#### The exercise:
Collect each line holding the string "that".

#### Task input:
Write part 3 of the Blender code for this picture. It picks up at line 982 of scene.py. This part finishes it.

* * *

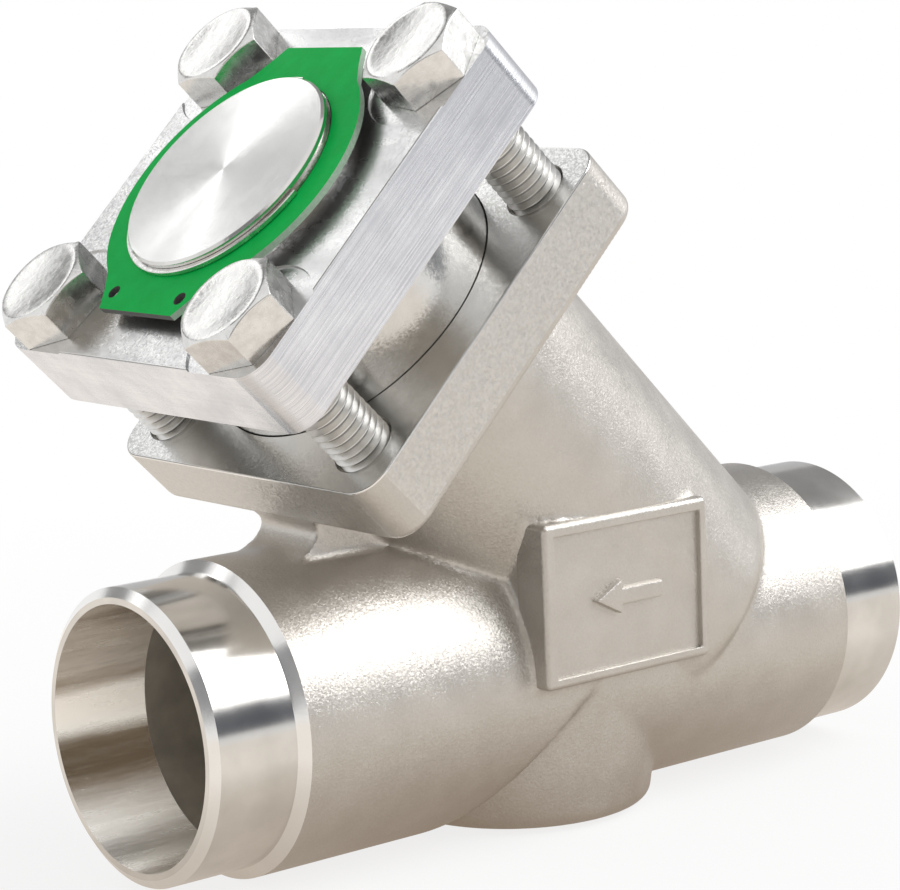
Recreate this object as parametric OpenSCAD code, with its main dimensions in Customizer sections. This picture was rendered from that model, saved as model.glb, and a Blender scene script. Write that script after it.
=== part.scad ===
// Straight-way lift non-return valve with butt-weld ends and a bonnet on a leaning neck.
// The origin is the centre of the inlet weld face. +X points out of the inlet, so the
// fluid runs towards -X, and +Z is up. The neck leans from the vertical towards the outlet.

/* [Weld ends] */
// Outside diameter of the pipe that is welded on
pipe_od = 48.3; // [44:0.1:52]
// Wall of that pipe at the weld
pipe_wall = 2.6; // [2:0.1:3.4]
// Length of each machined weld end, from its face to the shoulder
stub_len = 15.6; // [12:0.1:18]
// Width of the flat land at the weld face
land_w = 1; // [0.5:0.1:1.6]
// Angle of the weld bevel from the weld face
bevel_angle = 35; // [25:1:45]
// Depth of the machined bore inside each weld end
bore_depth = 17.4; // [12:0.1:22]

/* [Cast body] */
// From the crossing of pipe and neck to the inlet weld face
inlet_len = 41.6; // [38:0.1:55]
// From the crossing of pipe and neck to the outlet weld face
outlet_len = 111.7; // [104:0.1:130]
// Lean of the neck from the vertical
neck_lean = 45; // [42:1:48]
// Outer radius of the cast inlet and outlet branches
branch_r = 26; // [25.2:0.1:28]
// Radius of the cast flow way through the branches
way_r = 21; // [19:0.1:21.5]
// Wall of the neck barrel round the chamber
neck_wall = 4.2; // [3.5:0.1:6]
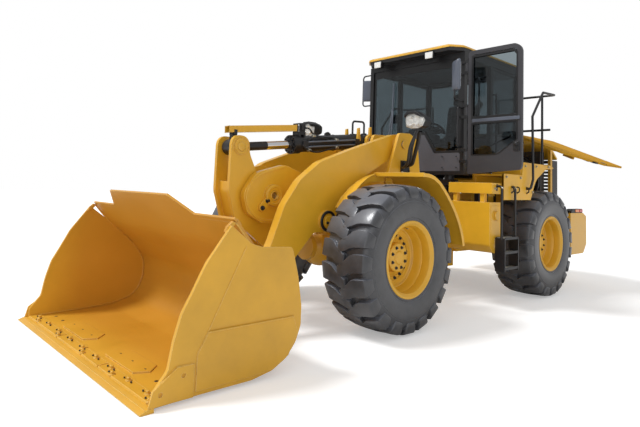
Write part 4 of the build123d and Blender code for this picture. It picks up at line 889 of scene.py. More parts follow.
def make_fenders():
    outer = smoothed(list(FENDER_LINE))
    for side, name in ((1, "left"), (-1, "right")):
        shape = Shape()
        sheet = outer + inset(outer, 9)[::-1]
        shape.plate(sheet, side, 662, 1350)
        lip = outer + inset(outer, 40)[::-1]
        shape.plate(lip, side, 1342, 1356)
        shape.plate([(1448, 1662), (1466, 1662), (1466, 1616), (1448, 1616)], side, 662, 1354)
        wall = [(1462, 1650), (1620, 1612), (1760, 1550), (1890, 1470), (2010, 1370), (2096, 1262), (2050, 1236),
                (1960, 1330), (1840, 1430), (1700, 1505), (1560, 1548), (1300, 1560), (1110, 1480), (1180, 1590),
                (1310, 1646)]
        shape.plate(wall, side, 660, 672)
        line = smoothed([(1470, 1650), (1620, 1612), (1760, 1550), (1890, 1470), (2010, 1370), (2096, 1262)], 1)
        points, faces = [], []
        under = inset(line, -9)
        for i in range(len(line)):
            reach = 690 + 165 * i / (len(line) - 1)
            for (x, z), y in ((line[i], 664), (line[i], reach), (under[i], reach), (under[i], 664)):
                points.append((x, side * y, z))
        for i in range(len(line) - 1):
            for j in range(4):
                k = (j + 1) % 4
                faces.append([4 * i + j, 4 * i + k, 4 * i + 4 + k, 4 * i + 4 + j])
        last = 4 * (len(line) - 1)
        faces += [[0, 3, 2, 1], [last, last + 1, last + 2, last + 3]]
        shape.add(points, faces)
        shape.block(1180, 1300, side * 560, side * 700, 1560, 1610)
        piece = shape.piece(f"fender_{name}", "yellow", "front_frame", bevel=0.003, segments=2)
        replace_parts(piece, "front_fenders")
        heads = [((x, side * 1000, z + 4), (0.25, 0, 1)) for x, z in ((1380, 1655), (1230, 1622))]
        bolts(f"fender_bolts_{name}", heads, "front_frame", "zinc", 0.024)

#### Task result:
Recreate this object as parametric OpenSCAD code, with its main dimensions in Customizer sections. This picture was rendered from that model, saved as model.glb, and a Blender scene script. Write that script after it.
// Outside diameter of the pipe that is welded on
// Wall of that pipe at the weld